Botanists and paleontologists, led by researchers from CU Boulder, have identified a fossil chili pepper that may rewrite the geography and evolutionary timeline of the tomato plant family.

The team’s findings, published last month in the journal New Phytologist, show that the chili pepper tribe (Capsiceae) within the tomato, or nightshade (Solanaceae), family is much older and was much more widespread than previously thought. Scientists previously believed that chili peppers evolved in South America at most 15 million years ago, but new research pushes that date to at least 50 million years ago—and suggests that chili peppers were in fact present in North America at that time.

Rocío Deanna, a postdoctoral researcher in ecology and evolutionary biology, and Abel Campos, an undergraduate double majoring in evolutionary biology and molecular, cellular and developmental biology, weren’t planning to rewrite history when they met up one afternoon at the CU Boulder Museum of Natural History in 2021. Yet among a group of specimens in its collections gathered from the Green River Formation—geological treasure trove in northwestern Colorado and southwestern Wyoming—Deanna spotted a specific, solanaceous trait embedded in one fossil: little spikes on the end of a fruiting stem.

“At first, I thought ‘No way! This can’t be true,’” said Deanna, lead author of the study. “But it was so characteristic of the chili pepper.”

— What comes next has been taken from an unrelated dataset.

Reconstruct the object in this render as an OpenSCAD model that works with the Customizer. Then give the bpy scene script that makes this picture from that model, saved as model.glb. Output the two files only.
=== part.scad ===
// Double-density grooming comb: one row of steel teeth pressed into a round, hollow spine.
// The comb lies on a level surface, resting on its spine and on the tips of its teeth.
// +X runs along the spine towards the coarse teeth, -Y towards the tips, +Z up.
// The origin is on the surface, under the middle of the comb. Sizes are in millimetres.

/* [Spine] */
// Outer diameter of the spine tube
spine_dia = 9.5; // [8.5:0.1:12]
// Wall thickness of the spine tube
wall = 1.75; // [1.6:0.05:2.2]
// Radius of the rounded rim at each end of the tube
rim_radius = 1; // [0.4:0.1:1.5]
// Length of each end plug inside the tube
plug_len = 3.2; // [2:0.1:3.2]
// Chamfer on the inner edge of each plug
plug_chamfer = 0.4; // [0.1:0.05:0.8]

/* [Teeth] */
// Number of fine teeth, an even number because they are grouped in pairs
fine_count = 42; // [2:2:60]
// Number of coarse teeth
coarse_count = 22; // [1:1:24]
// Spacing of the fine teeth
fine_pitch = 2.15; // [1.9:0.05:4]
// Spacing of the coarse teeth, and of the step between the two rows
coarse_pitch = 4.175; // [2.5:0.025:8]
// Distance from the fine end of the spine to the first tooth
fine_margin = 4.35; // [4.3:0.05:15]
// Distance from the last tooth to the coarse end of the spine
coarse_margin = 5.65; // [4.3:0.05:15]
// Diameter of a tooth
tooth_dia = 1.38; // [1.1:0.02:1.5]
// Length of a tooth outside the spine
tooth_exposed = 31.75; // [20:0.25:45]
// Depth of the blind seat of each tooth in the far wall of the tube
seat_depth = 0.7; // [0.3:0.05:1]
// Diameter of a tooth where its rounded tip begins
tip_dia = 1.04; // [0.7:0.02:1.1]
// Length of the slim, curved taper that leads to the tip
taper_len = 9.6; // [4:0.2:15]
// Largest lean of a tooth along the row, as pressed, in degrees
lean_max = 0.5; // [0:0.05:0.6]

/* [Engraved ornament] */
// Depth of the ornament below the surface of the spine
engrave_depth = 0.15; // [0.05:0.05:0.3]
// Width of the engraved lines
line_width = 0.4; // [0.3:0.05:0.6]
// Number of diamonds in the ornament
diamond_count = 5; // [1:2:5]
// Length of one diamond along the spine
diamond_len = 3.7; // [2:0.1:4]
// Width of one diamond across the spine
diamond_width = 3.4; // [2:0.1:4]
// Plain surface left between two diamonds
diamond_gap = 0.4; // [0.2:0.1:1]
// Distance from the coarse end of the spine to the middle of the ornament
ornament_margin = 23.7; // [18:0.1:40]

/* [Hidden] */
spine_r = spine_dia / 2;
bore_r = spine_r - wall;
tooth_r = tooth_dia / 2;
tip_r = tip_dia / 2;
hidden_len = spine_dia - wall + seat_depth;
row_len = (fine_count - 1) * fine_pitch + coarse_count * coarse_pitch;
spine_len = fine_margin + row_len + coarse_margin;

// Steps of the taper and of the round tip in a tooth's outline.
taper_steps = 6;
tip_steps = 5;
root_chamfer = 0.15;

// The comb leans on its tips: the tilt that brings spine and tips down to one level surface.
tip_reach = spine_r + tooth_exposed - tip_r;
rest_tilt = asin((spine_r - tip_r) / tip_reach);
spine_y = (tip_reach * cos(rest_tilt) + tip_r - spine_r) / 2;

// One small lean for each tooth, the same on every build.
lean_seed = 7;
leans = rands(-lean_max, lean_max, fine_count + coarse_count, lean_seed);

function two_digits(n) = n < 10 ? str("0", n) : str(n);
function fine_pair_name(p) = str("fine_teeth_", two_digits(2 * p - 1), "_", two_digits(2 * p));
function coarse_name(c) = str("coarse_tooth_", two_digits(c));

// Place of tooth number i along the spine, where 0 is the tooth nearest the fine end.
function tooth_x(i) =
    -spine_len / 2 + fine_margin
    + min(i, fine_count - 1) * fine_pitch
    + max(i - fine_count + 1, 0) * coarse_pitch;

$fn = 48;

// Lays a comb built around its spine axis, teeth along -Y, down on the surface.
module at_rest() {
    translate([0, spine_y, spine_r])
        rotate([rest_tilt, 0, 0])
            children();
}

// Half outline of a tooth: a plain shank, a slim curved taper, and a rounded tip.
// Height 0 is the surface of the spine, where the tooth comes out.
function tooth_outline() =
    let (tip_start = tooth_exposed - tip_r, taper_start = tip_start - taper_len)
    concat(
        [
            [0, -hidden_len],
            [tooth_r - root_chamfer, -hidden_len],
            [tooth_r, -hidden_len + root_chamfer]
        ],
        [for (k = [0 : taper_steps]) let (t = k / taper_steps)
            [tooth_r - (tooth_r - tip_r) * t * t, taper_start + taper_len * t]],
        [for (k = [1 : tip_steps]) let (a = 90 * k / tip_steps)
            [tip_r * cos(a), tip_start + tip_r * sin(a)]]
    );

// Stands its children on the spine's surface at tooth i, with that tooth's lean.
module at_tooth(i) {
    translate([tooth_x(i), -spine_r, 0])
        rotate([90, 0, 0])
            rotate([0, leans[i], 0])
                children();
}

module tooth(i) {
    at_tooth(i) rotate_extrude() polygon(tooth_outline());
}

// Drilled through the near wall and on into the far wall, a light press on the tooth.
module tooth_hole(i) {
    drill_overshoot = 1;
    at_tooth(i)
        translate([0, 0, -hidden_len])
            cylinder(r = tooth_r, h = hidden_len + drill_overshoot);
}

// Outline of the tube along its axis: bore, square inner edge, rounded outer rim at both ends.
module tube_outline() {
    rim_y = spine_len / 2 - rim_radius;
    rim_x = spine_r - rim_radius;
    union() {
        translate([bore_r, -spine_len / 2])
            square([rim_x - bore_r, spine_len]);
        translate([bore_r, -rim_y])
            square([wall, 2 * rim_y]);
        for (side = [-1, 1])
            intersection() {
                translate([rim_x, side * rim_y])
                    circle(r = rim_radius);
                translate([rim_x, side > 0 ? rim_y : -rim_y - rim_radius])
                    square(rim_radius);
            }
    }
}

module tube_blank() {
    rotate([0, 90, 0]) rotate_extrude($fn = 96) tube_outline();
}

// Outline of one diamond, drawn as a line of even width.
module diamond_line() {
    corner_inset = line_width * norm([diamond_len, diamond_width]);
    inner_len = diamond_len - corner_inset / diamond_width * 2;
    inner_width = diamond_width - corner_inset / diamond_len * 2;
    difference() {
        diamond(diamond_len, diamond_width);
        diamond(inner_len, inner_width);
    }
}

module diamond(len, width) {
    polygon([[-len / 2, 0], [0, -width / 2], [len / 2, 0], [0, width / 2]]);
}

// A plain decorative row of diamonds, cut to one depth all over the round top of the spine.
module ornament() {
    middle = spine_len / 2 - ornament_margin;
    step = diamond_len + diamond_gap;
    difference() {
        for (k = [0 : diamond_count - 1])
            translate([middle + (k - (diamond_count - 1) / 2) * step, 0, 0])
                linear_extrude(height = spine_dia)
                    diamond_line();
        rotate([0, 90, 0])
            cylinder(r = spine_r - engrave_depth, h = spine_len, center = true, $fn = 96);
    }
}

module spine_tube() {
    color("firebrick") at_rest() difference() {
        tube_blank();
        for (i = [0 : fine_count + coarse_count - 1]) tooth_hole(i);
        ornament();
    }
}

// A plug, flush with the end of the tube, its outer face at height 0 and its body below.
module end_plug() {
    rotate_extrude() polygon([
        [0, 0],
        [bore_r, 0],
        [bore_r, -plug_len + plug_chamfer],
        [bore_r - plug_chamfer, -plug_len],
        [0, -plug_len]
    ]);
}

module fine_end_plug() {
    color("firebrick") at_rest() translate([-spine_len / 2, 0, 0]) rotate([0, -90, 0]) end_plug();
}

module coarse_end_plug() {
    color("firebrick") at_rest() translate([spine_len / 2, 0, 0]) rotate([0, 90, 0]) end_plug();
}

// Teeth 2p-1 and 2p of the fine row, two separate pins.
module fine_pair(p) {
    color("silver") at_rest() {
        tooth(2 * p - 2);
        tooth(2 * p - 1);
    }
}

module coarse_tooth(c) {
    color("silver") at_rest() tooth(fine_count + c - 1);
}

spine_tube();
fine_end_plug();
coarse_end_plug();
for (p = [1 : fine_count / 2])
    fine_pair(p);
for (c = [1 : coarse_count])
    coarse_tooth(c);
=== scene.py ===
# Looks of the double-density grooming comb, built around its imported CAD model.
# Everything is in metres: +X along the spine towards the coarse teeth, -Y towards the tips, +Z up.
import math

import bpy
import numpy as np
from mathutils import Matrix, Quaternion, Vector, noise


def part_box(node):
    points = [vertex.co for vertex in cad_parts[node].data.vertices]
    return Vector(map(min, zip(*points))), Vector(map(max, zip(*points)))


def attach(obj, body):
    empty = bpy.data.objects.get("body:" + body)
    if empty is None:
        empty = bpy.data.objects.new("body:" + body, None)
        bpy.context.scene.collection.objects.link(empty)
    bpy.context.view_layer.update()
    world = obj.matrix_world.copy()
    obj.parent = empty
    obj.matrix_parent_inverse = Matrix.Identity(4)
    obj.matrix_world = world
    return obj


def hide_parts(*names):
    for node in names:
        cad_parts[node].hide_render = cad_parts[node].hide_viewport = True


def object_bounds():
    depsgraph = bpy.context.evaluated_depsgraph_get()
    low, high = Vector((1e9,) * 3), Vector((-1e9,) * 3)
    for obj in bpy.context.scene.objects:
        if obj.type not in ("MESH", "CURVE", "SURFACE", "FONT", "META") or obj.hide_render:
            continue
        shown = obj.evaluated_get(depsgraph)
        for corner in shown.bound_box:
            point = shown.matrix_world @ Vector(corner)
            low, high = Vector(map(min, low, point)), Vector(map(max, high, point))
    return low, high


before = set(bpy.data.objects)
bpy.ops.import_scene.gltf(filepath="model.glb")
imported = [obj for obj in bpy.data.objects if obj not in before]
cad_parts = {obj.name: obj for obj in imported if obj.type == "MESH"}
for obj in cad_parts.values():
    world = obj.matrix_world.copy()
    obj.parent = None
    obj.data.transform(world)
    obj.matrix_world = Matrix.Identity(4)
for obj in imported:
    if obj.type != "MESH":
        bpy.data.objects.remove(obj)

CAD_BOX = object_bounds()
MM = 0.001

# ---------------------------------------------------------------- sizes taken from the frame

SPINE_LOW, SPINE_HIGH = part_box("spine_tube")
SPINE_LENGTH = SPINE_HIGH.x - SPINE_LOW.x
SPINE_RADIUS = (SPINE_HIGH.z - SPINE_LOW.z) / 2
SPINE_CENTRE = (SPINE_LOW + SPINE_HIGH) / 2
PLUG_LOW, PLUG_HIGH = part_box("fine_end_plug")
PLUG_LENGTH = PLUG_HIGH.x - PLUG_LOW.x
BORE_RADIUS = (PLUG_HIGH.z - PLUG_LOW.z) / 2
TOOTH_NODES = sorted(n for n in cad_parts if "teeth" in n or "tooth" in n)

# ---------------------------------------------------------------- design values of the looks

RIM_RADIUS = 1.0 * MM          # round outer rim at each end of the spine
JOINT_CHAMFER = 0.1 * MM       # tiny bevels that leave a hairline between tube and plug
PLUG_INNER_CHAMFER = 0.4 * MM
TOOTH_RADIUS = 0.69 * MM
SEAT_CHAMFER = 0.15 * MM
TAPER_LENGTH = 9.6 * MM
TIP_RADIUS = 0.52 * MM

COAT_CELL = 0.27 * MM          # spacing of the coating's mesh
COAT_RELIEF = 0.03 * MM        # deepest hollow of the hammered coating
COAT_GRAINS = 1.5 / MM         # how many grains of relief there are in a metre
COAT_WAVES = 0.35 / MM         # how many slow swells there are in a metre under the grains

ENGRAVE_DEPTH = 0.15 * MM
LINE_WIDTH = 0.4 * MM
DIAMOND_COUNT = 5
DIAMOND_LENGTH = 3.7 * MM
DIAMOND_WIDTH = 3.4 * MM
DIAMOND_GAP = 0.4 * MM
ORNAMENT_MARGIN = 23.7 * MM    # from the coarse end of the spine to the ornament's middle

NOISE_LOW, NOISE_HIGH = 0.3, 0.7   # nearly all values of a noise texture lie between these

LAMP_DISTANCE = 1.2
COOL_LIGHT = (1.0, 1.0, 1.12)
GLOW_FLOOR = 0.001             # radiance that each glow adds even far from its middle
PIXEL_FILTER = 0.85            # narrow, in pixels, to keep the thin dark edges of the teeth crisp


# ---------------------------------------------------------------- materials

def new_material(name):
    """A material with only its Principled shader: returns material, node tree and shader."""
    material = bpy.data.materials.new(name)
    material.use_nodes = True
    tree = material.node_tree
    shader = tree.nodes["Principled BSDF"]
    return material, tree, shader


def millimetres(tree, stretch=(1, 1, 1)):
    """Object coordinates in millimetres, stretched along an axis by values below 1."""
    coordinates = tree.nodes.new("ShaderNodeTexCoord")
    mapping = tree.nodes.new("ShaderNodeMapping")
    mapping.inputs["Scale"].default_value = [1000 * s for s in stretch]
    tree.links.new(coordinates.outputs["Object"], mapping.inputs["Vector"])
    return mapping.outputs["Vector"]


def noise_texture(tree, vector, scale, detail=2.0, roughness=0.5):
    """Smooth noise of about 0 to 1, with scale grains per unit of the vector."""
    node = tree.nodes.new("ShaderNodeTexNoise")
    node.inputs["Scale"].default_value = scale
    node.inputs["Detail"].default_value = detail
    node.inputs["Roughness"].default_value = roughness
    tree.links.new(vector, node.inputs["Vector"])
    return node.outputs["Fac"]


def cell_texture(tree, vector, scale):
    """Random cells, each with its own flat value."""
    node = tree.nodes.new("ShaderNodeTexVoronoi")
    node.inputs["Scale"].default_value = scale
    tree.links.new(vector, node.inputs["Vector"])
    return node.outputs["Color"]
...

After they discovered two of these fossils in the CU Boulder collections, Deanna and Campos, a co-author of the study, found one more from the chili pepper tribe in collections at the Denver Museum of Nature and Science (DMNS). All three fossils are from the Green River Formation in Colorado: the CU specimens from Garfield County and the DMNS fossil from Rio Blanco County.

These chili pepper fossils from the Eocene geological epoch (34 to 56 million years ago) match the timeline of another nightshade fossil found in the Esmeraldas Formation in Colombia, revealing that the family was already distributed across all of the Americas by as early as 50 million years ago.

“The family is way older than we thought,” said Deanna, also a faculty member at the National University of Cordoba.

In the museum

A fruit-fossil history
The nightshade family comprises 3,000 species and almost 100 different genera, including chili peppers. The ancient chili pepper was technically a fruit—and a berry, at that. While tomatoes and peppers are commonly associated with vegetables, they have seeds on the inside, which officially categorizes them as fruits.

The researchers cannot be sure of the chili’s exact shape or color, but it was probably on the smaller end compared to modern day chili peppers. And like its relatives, it could have been quite spicy, according to Deanna.

Deanna and Campos identified the fossil by the unique shape of its calyx teeth: spikes on the end of the fruiting stem that hold on to the pepper, like those which hold a gemstone in a ring.

“The world has maybe 300,000 plant species. The only plants with that kind of calyx is this group of 80 or 90 species,” said Stacey Smith, senior author of the paper and associate professor of evolutionary biology at CU Boulder.

Paleontologists collected the CU Boulder fossil from the Green River Formation in the 1990s. But its exact identity remained a mystery for years, in part because there are only a handful of “solanologists,” botanists who study the nightshade family, in the world. When Deanna found these Colorado-based fossils, she had just returned from a global search for tomato family fossil specimens, only to find some “just ripe for the picking” right on campus.

“A lot of discoveries happen decades after the specimens have been collected,” said Smith. “Who knows how many other new fossil species are sitting in any of these museums? They’re just waiting for the right eyes to look at them.”